The fact that strong adults decided to do this isn’t evidence of anything else. In particular it’s not evidence that:

  • She was especially disruptive, or:
  • She was doing something urgently dangerous, or:
  • The teachers were overwhelmed, or:
  • This was a last resort done only after gentle options were exhausted, or:
  • She is exceptionally difficult to care for, or:
  • She doesn’t belong in the class she is in, or:
  • Her disability made the problem hard to solve, or:
  • Anything remotely like that

But, a good percentage of the people reading and commenting on stories like this seem to be assuming that, if this happened, there’s a good reason it happened, and that the reason had something to do with the child and her disability. This is the assumption even of a good percentage of people who think the staff were wrong to do this to her.

It is hard not to make that assumption. It’s really ingrained.

But power is not evidence, it is not a reasonable assumption to make. And it is important to bear that in mind.

Methods for making words come out

Some things that work for some people who sometimes have trouble making words:

Typing

  • Sometimes text-based communication works better
  • Sometimes using email or instant messaging or text messaging will make you able to use words when you couldn’t do so with your voice
  • When that doesn’t work, sometimes typing random nonsense or quotes or something can get you into a mode in which you have more words to use

Speech

  • Sometimes if you can say any word or phrase, it makes other words start working
  • For instance, saying lines from a book or TV
  • Or, frustratingly, sometimes explaining inability to speak makes it easier to speak
  • If it’s a particular word you can’t find, describing the thing can work

Sounds:

  • Sometimes making sounds that aren’t words works as expressive communication
  • Sometimes making sounds can make words come after

Moving

  • Sometimes waving hands can help make words come out
  • Or making gestures of other sorts, like pointing at things

Something about body language

It’s very common for atypical people to be told that they have no body language, whether or not this is actually true.

If you:

  • Have an atypical body, or:
  • Move in unusual ways, or:
  • Have an atypical face, or:
  • Speak oddly

Lots of people will tell you that:

  • You have no body language, or:
  • You have no tones of voice, or:
  • You’re impossible to read, or:
  • You have a flat affect, or:
  • You have no facial expressions

This can be for all kinds of reasons that have nothing to do with whether or not you have these things. For instance:

  • People who find your body uncomfortable, and try to avoid looking, tend not to pick up on body language
  • Likewise with faces – someone who isn’t looking at your face because they don’t want to see its odd shape, may well think you have no facial expressions because they aren’t seeing them
  • If you move unusually, you may have body language that many people aren’t familiar with. This doesn’t mean you don’t have any. It means their social skills are lacking.
  • For instance, they may not realize that rocking and hand flapping are often forms of expressive body language.
  • They may be assuming that people like you don’t have body language etc, and therefore actively ignoring yours because it doesn’t have a place in their worldview.

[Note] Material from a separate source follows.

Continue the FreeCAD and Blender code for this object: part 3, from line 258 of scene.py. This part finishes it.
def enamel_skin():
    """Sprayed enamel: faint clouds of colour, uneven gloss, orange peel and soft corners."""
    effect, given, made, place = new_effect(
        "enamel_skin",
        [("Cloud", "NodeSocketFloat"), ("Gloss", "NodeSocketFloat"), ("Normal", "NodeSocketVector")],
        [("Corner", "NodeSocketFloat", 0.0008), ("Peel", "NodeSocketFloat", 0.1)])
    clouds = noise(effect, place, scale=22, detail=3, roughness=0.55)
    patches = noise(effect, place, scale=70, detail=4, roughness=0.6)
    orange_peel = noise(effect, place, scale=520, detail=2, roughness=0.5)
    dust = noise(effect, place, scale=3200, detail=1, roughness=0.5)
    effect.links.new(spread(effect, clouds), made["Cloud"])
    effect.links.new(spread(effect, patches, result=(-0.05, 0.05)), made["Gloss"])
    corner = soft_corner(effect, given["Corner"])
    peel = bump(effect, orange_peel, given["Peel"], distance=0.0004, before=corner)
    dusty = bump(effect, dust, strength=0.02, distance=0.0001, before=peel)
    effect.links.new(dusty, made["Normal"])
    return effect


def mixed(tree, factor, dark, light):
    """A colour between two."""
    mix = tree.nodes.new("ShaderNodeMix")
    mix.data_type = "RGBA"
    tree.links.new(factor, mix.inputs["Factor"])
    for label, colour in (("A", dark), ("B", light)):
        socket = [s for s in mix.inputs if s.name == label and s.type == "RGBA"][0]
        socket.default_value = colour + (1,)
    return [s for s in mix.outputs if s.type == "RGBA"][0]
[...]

It may be true that you don’t have body language, tones of voice, facial expressions, or whatever. But it may not be, and it’s very common for people to get this wrong.

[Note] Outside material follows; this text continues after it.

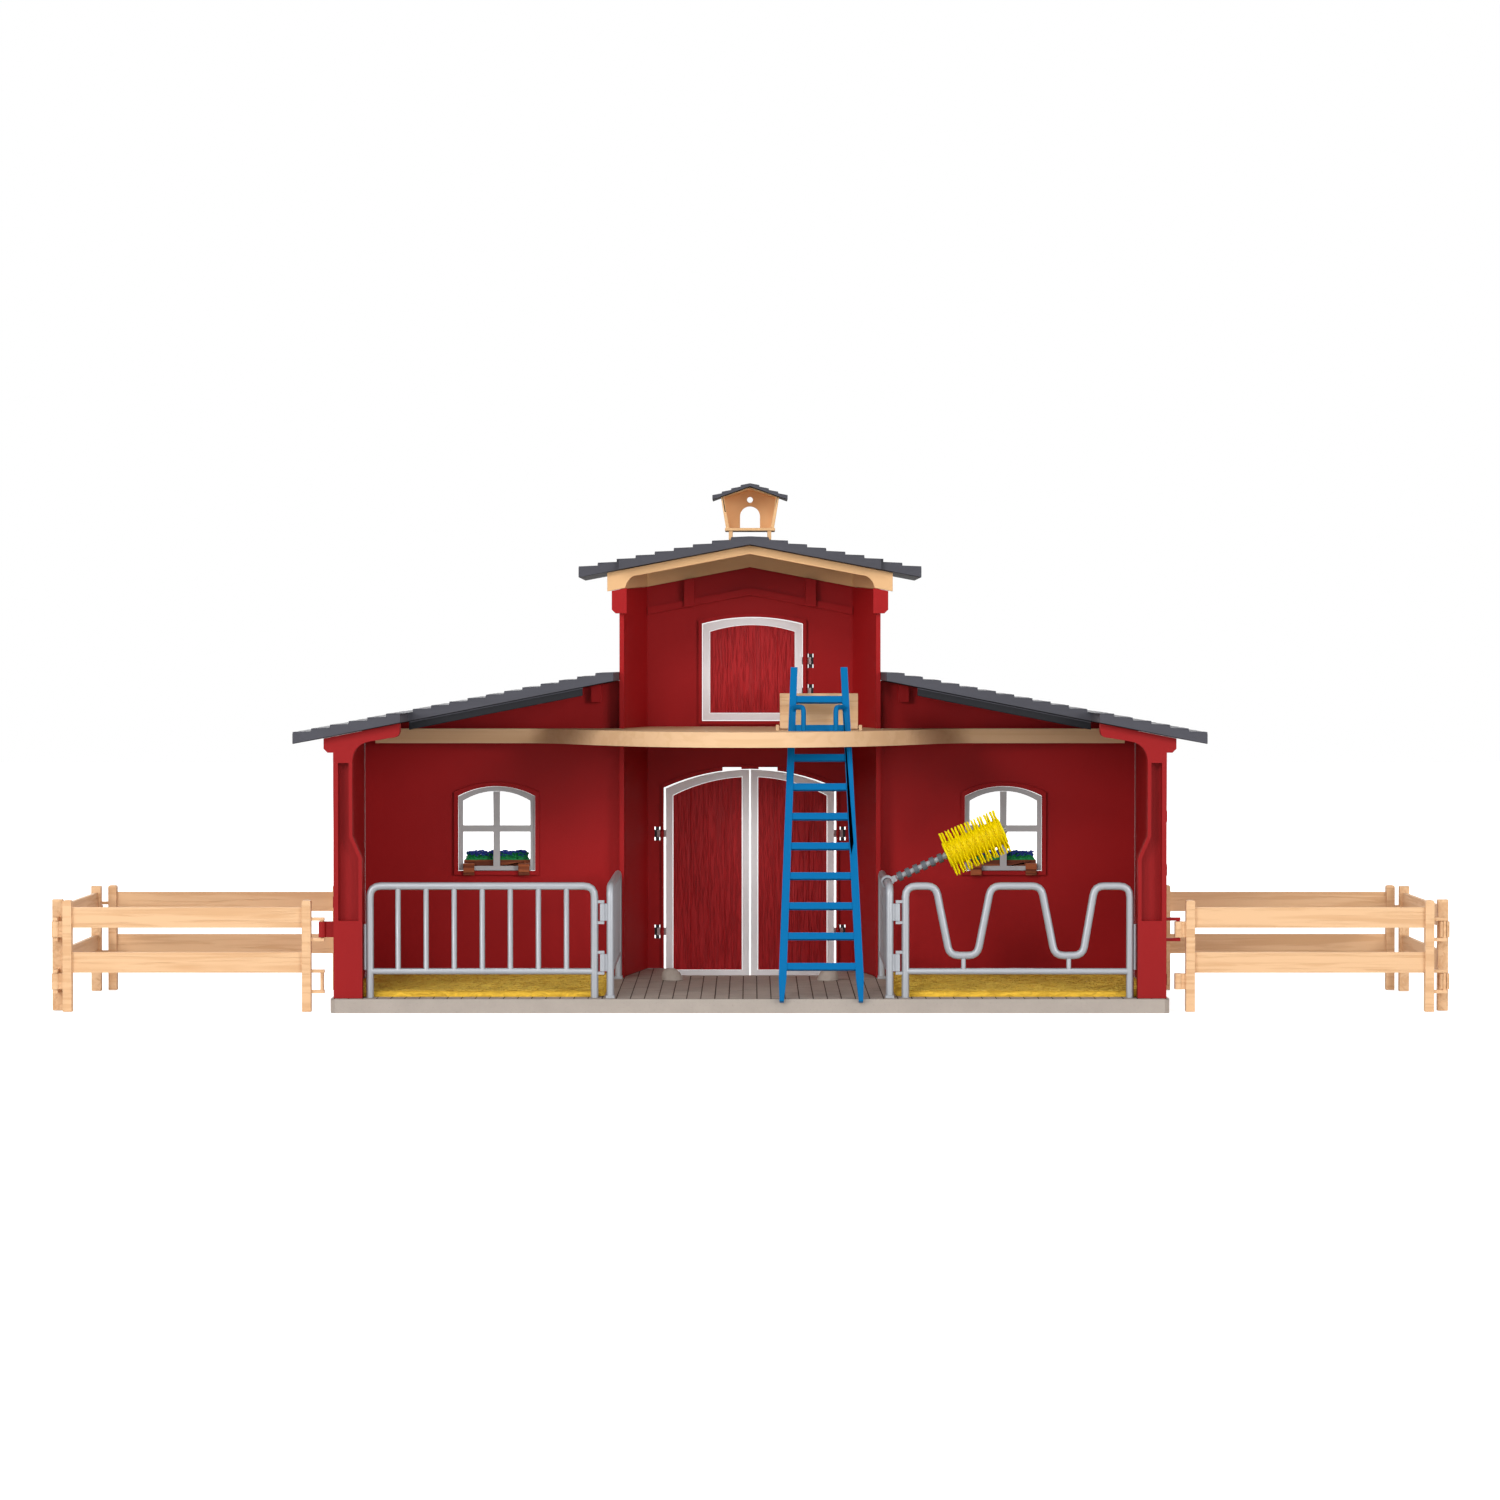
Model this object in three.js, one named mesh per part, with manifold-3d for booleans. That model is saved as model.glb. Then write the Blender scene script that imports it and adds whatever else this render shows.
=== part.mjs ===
// A red toy barn with opening doors: two stalls, a loft with a ladder, a roller brush and two hinged fences.
// Millimetres, +Z up, +X to the right, +Y away from the open side. The origin is on the ground, under the
// middle of the two wings.
import * as THREE from "three";
import { mergeVertices } from "three/addons/utils/BufferGeometryUtils.js";
import Module from "manifold-3d";

const wasm = await Module();
wasm.setup();

// Clearances
const FIT_GAP = 0.3; // between pieces that seat on each other
const PIN_GAP = 0.4; // round a hinge pin
const DOOR_GAP = 0.6; // between a leaf and what it closes against
const OVERRUN = 5; // how far a cutting body runs past what it cuts
const WELD_LENGTH = 0.0001; // points nearer than this are one point
const TURN_LIMIT_SHARE = 0.49; // the most of a run that a rounded corner takes

// Base and floor
const BASE_WIDTH = 530;
const BASE_DEPTH = 180;
const BASE_HEIGHT = 9;
const BASE_SKIN = 2.5;
const BASE_RIB = 2;
const BASE_WALL = 2.5;
const BASE_CORNER = 3;
const BAY_MARGIN = 4;
const POCKETS_ACROSS = 6;
const POCKETS_DEEP = 2;
const THRESHOLD_HEIGHT = 2.6;
const THRESHOLD_CORNER = 7;
const THRESHOLD_REACH = 60;

// Walls
const WALL = 3;
const WALL_INSET = 2;
const TOWER_WIDTH = 175.4;
const TOWER_STUB = 13;
const BAY_SPLAY = 13.7;
const BAY_DEPTH = 72;
const POST_WIDTH = 18;
const POST_UPPER_WIDTH = 12;
const POST_DEPTH = 9;
const POST_BLOCK_HEIGHT = 49;
const POST_BEND_HEIGHT = 98;
const POST_BEND = 14;
const POST_WEB = 3;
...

Not everything is your problem

When someone is abusing you:

  • It’s ok not to care why they’re doing it
  • Their circumstances aren’t your problem
  • Neither is their childhood
  • Neither is the possibility that they’re playing out abuse patterns they learned as an abuse victim

These are larger social issues. It’s important that some people work to address them.

But not you. Not with regard to your own abuser. You don’t have to wait for huge social problems to be solved to be allowed to demand that a specific person stop abusing you.

It’s ok, and advisable, to focus on protecting yourself.

Don’t assume marginalized people are safe

Sometimes people who are marginalized assume that other marginalized people are safe by definition. This is really dangerous, and it sets people up for a lot of gaslighting. We need to make sure not to encourage this in activist and otherwise pro-human spaces.

For example, some people do things their stereotypes say they’re incapable of doing:

  • Some women are sexual abusers
  • Some autistic people are manipulative bullies
And also, sometimes people do bad things that are (wrongly) stereotypical of their group. For instance:
  • Some gay people are sexual predators
  • Some members of minority faiths are destructive fundamentalists.
Some people in marginalized groups do stereotypical or anti-stereotypical bad things, and when this happens, it’s important for activist and other pro-human groups to acknowledge it and not tolerate it.

If you know someone else is in a marginalized group, that’s all you know about them. Don’t assume that they know what it’s like to be mistreated, and are thus safe and trustworthy and would never harm another person. *Especially* when their actions have shown otherwise.

A practical example: Assume that baby talk is unwelcome

People who express opinions on that matter almost universally say that they don’t like being addressed in cutesy baby talk voices.

Despite this, many people talk to non-verbal adults in baby talk voices, on the assumption that it’s ok because they’re low functioning, or have a young mental age, or something. 

This is bad. Being unable to say no does not imply consent. And if someone can’t say no (or has been taught not to), it’s important to be especially careful to avoid doing things to them that they are likely to dislike. 

Since you know that most adults dislike baby talk, you shouldn’t use baby talk voices with adults. Especially if they are adults who can’t talk or who usually aren’t listened to.

Edited to add: Except adults who like baby talk and have made it clear that they prefer it in some contexts. People are allowed to have unusual preferences.